### What you need to do
Only the lines from the start of the material through the line containing "bottle_neck_radius = 27.5 * MM" are to be extracted, exactly as they appear.

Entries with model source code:

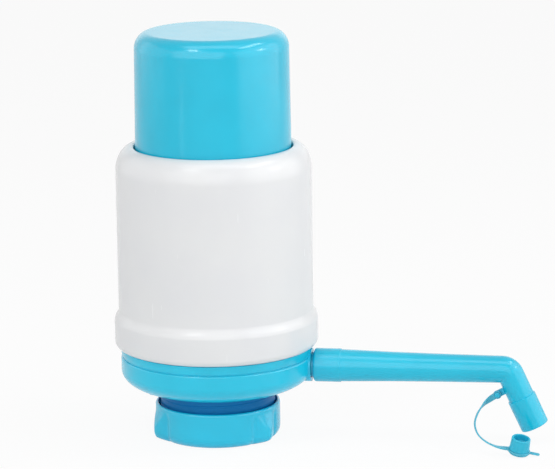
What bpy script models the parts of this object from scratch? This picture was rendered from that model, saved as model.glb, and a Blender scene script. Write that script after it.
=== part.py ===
"""Hand pump for a 19 litre water bottle: press cap, bellows, valves, screw clamp, spout and dust plug.

Units are metres, +Z is up and +X is the side that the spout leaves by. The pump stands on the foot
of its clamp ring at Z = 0, and the origin lies under the middle of its bounding box. Heights are
measured from that foot, and the places of the turned pieces from the pump's own axis.
"""

import math

import bmesh
import bpy
from mathutils import Matrix, Vector

MM = 0.001

# How finely round pieces are divided; each count is a multiple of four, so extents stay true.
LARGE_SEGMENTS = 36
MEDIUM_SEGMENTS = 28
SMALL_SEGMENTS = 16
TINY_SEGMENTS = 12
ARC_STEPS = 3
PIPE_RESOLUTION = 2

# Clearances between pieces, and how far a cutter runs past what it cuts.
seat_gap = 0.3 * MM
running_gap = 0.4 * MM
overrun = 2.0 * MM
merge_distance = 0.002 * MM

# The bottle that the pump clamps on.
bottle_neck_radius = 27.5 * MM

# Collet: the slotted claw ring that grips the bottle's neck.
collet_flange_height = 2.0 * MM
collet_height = 15.0 * MM
collet_wall = 1.2 * MM
collet_bottle_gap = 0.5 * MM
collet_rib = 0.25 * MM
collet_rib_height = 1.6 * MM
collet_edge = 0.4 * MM
collet_slot_count = 12
collet_slot_width = 2.2 * MM
collet_slot_floor = 1.6 * MM

# Clamp ring: the lobed nut at the bottom, which lifts the collet by the clamp travel.
clamp_travel = 4.0 * MM
ring_overlap = 10.3 * MM
ring_wall = 1.4 * MM
ring_rim_round = 0.8 * MM
ring_foot_round_width = 5.0 * MM
ring_foot_round_height = 6.0 * MM
ring_bottle_gap = 0.7 * MM
ring_shelf_height = 2.4 * MM
ring_lead_in_reach = 1.25 * MM
ring_lead_in_depth = 5.0 * MM
ring_lead_in_slope = 0.9 * MM
ring_segments = 60
lobe_count = 3
lobe_first_angle = math.radians(90)
lobe_reach = 2.2 * MM
lobe_valley_depth = 0.6 * MM
lobe_valley_steps = 3
lobe_top_drop = 1.1 * MM
lobe_toe = 1.0 * MM
lobe_foot_height = 3.0 * MM

# Bowl: the coloured base with the neck below it and the spout's port on its side.
bowl_radius = 52.1 * MM
bowl_wall = 2.4 * MM
bowl_floor = 3.1 * MM
bowl_curve_lift = 0.7 * MM
bowl_curve_height = 11.0 * MM
bowl_side_height = 11.5 * MM
bowl_lip_height = 1.1 * MM
bowl_lip_wall = 1.0 * MM
bowl_lip_round = 0.4 * MM
bowl_lip_step = 0.1 * MM
bowl_groove_drop = 3.9 * MM
bowl_groove_width = 0.7 * MM
bowl_groove_depth = 0.8 * MM
neck_wall = 1.45 * MM
neck_depth = 17.3 * MM
neck_edge = 0.4 * MM
neck_cone_reach = 0.5 * MM
neck_cone_lift = 4.0 * MM
neck_cone_height = 6.0 * MM
floor_air_radius = 2.2 * MM
floor_air_circle = 15.5 * MM
floor_air_count = 6
post_radius = 3.6 * MM
post_inset = 1.0 * MM
post_count = 4
post_bore_depth = 9.0 * MM

# Port: the horizontal socket that the spout turns in.
port_drop = 9.3 * MM
port_wall = 2.1 * MM
port_stand_out = 0.3 * MM
port_length = 15.4 * MM
port_depth = 10.4 * MM

# Deck: the plate that closes the bowl and carries the bellows and the shell.
deck_thickness = 2.4 * MM
deck_edge_height = 0.7 * MM
deck_collar_height = 5.3 * MM
deck_collar_wall = 2.2 * MM
deck_air_circle = 7.0 * MM
deck_air_count = 6
deck_air_radius = 1.9 * MM

# Umbrella valves: one in the deck, one in the bellows' top.
valve_stem_radius = 1.6 * MM
valve_head_radius = 2.7 * MM
valve_head_height = 1.4 * MM
valve_disc_thickness = 1.0 * MM
valve_disc_dish = 0.6 * MM
valve_travel = 1.2 * MM
delivery_disc_radius = 11.0 * MM
intake_disc_radius = 9.5 * MM

# Shell: the white body.
shell_overhang = 0.8 * MM
shell_wall = 2.2 * MM
shell_height = 110.1 * MM
shell_shoulder_height = 13.0 * MM
shell_lip_width = 0.9 * MM
shell_flare_reach = 2.3 * MM
shell_flare_height = 11.8 * MM
shell_flare_rise = 3.4 * MM
shell_foot_height = 3.5 * MM
shell_foot_round = 3.3 * MM
shell_collar_depth = 11.9 * MM
shell_collar_wall = 1.8 * MM
shell_ledge = 9.7 * MM

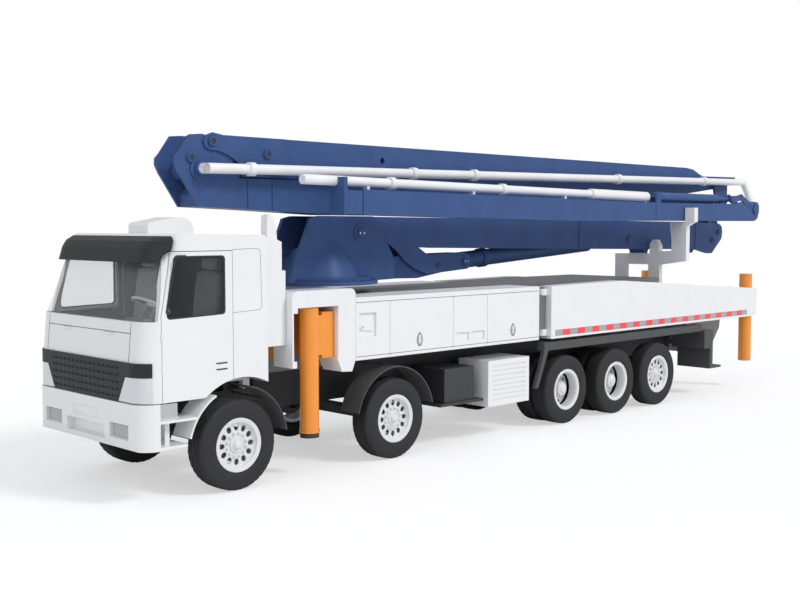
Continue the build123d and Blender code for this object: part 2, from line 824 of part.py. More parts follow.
with BuildPart() as side_boxes:
    for side in (1, -1):
        y_pair = sorted((side * 660, side * (half_width - 10)))
        block(-5330, -4400, *y_pair, 480, 1150)
        arm_y = sorted((side * rail_y, side * 662))
        for x in (-5150, -4580):
            block(x - 30, x + 30, *arm_y, 900, 1000)
        for level in range(8):
            z = 560 + 70 * level
            y_skin = sorted((side * (half_width - 22), side * half_width))
            block(-5230, -4500, *y_skin, z, z + 22, Mode.SUBTRACT)
write(side_boxes.part, "side_boxes")

with BuildPart() as tanks:
    for side in (1, -1):
        y_pair = sorted((side * 560, side * 1160))
        block(-4180, -3560, *y_pair, 620, 1100)
        shelf_y = sorted((side * rail_y, side * 1200))
        block(-4340, -3440, *shelf_y, 580, 620)
        arm_y = sorted((side * rail_y, side * 562))
        for x in (-4080, -3660):
            block(x - 30, x + 30, *arm_y, 600, 1000)
write(tanks.part, "tanks")

# Boom rest: a frame across the truck under section one and the folded outer sections

with BuildPart() as boom_rest:
    for side in (1, -1):
        y_pair = sorted((side * 250, side * 480))
        block(rest_x - 60, rest_x + 60, *y_pair, subframe_top, 2390)
    frame = [
        (-480, 2390),
        (480, 2390),
        (1040, 2470),
        (1040, 3165),
        (700, 3165),
        (740, 2840),
        (740, 2650),
        (500, 2640),
        (350, 2640),
        (275, 2585),
        (-480, 2585),
    ]
    frame_plate(frame, rest_x - 60, rest_x + 60)
    block(rest_x - 60, rest_x + 60, -185, 185, 2560, rest_top)
    prong = [(278, 2560), (480, 2600), (480, 2740), (420, 2850), (340, 2850), (278, 2760)]
    frame_plate(prong, rest_x - 60, rest_x + 60)
    hook = [(1012, 3100), (1040, 3100), (1200, 3180), (1200, 3430), (1012, 3430)]
    frame_plate(hook, rest_x - 60, rest_x + 60)
write(boom_rest.part, "boom_rest")

# Concrete pump at the back: hopper, its grille, delivery cylinders and outlet

hopper_front = -10750
hopper_rear = -12040
hopper_low = 700
hopper_top = 1500
hopper_half = 640
lid_hinge = (hopper_front - 12, hopper_top + 24)
lid_pin = 8

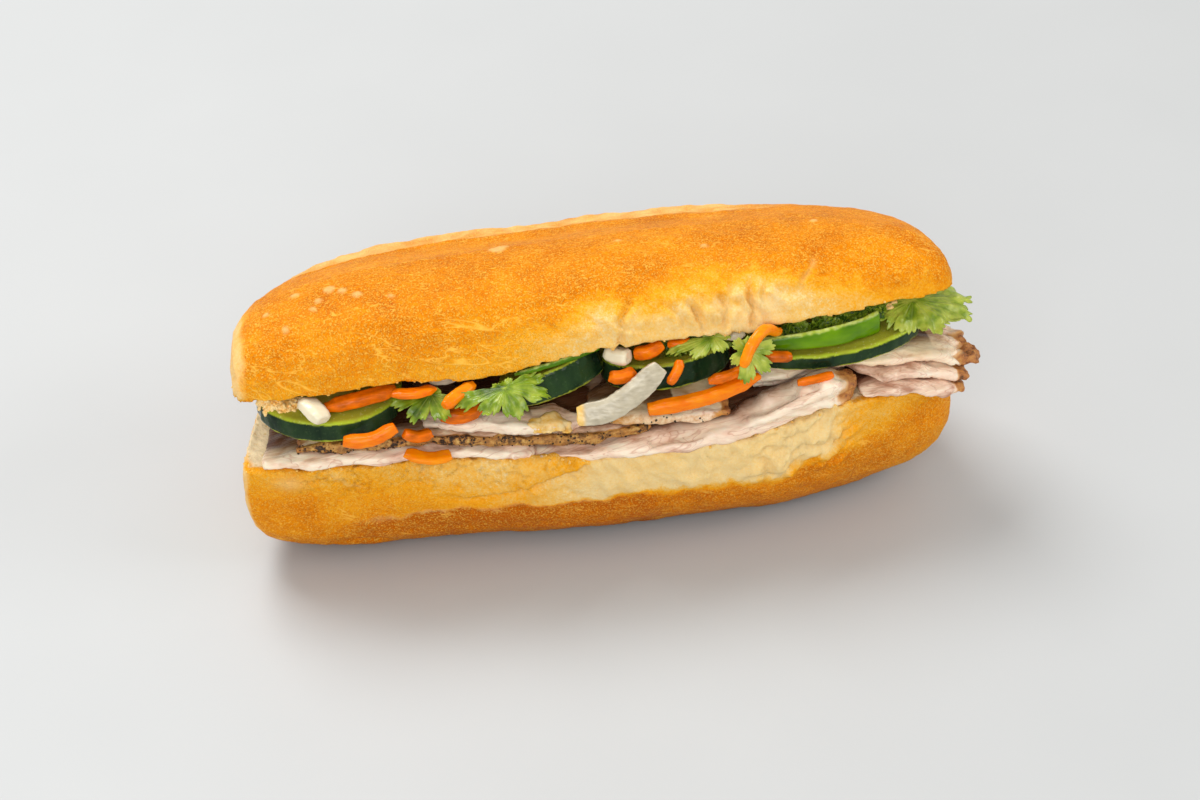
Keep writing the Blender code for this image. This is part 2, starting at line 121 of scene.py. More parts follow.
def away_from(path: Stops, flat: Array) -> Array:
    """How far flat points lie from a path.

    Args:
        path: the path's corners, as (x, height).
        flat: the points, two numbers each.

    Returns:
        One distance for each point.
    """
    best = np.full(len(flat), 1e9)
    for a, b in zip(path, path[1:]):
        start, along = np.array(a, float), np.subtract(b, a).astype(float)
        share = np.clip(((flat - start) @ along) / max(along @ along, 1e-9), 0, 1)
        best = np.minimum(best, np.linalg.norm(flat - start - share[:, None] * along, axis=1))
    return best


def front_edge(points: Array, step: float = 1.5) -> Callable[[Array], Array]:
    """The foremost y of these points, found in steps along x, as a function of x."""
    bins = np.arange(points[:, 0].min(), points[:, 0].max() + step, step)
    index = np.digitize(points[:, 0], bins)
    near = np.array([points[index == i, 1].min() if np.any(index == i) else np.nan
                     for i in range(1, len(bins) + 1)])
    known = ~np.isnan(near)
    return lambda x: np.interp(x, (bins + 0.5 * step)[known], near[known])


def name_seed(name: str) -> int:
    """A seed that goes with a name."""
    return sum(map(ord, name))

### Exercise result
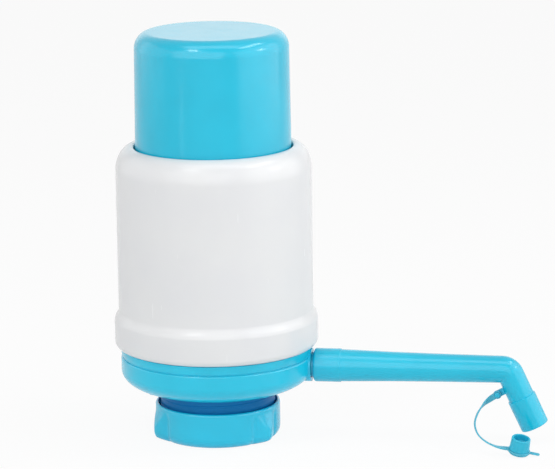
What bpy script models the parts of this object from scratch? This picture was rendered from that model, saved as model.glb, and a Blender scene script. Write that script after it.
=== part.py ===
"""Hand pump for a 19 litre water bottle: press cap, bellows, valves, screw clamp, spout and dust plug.

Units are metres, +Z is up and +X is the side that the spout leaves by. The pump stands on the foot
of its clamp ring at Z = 0, and the origin lies under the middle of its bounding box. Heights are
measured from that foot, and the places of the turned pieces from the pump's own axis.
"""

import math

import bmesh
import bpy
from mathutils import Matrix, Vector

MM = 0.001

# How finely round pieces are divided; each count is a multiple of four, so extents stay true.
LARGE_SEGMENTS = 36
MEDIUM_SEGMENTS = 28
SMALL_SEGMENTS = 16
TINY_SEGMENTS = 12
ARC_STEPS = 3
PIPE_RESOLUTION = 2

# Clearances between pieces, and how far a cutter runs past what it cuts.
seat_gap = 0.3 * MM
running_gap = 0.4 * MM
overrun = 2.0 * MM
merge_distance = 0.002 * MM

# The bottle that the pump clamps on.
bottle_neck_radius = 27.5 * MM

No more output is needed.